Addressing Risk-Culture Shortcomings

Measurable risk culture results enable companies to identify weaknesses within their work cultures. The leadership team may identify the strengths and weaknesses of their employees and use them to determine an intervention plan for each employee and/or department based on their individual/team needs. The intervention may affect your entire company, including a policy change, training, pay raise, and new hiring. A group-based approach works best and can be managed through dedicated teams or staff. 

Prepping For Risk-Culture Success

A comprehensive risk-management strategy doesn’t mean that a complete risk-management plan is necessary. Risk-culture programs share several characteristics that leaders must put in to ensure success. Organizations that foster a risk and integrity culture are better positioned to effectively serve their clients and communities while avoiding potentially catastrophic risks. 

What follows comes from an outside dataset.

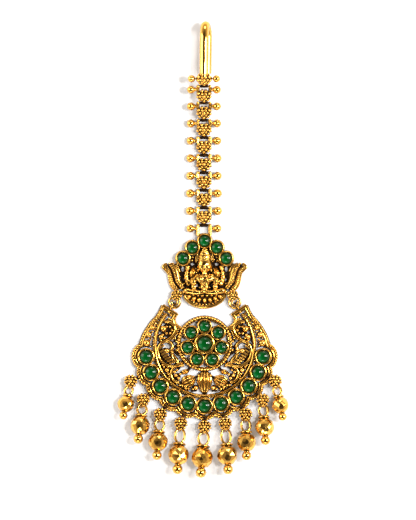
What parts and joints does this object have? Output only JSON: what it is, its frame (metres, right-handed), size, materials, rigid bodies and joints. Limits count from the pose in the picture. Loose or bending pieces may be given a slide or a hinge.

The future of work requires organizations worldwide to adapt their workforces and workplaces to deal with global challenges, which could cause massive societal and economic disruptions. It will help employees become more resilient, and with digital technologies, they can easily manage their work and personal lives. Such an approach will drive their behaviors and assist them in delivering a timely response to issues. Plus, it improves your workforces’ productivity and psychological safety in the long run. 

Launching a Risk-Culture Program for Workplace Integrity 

Risks often arise in an environment where there are multiple triggering factors. Leading companies take proactive measures to protect their risk cultures during normal times, global crises, and major organizational changes. Strong risk culture is crucial to institutional resilience against such challenges. Companies that develop a proven risk and integrity management culture often outperform their peers even during a crisis. Businesses with a risk-averse culture are less likely to suffer from self-inflicted failures and operational downfalls and cultivate a resilient workforce.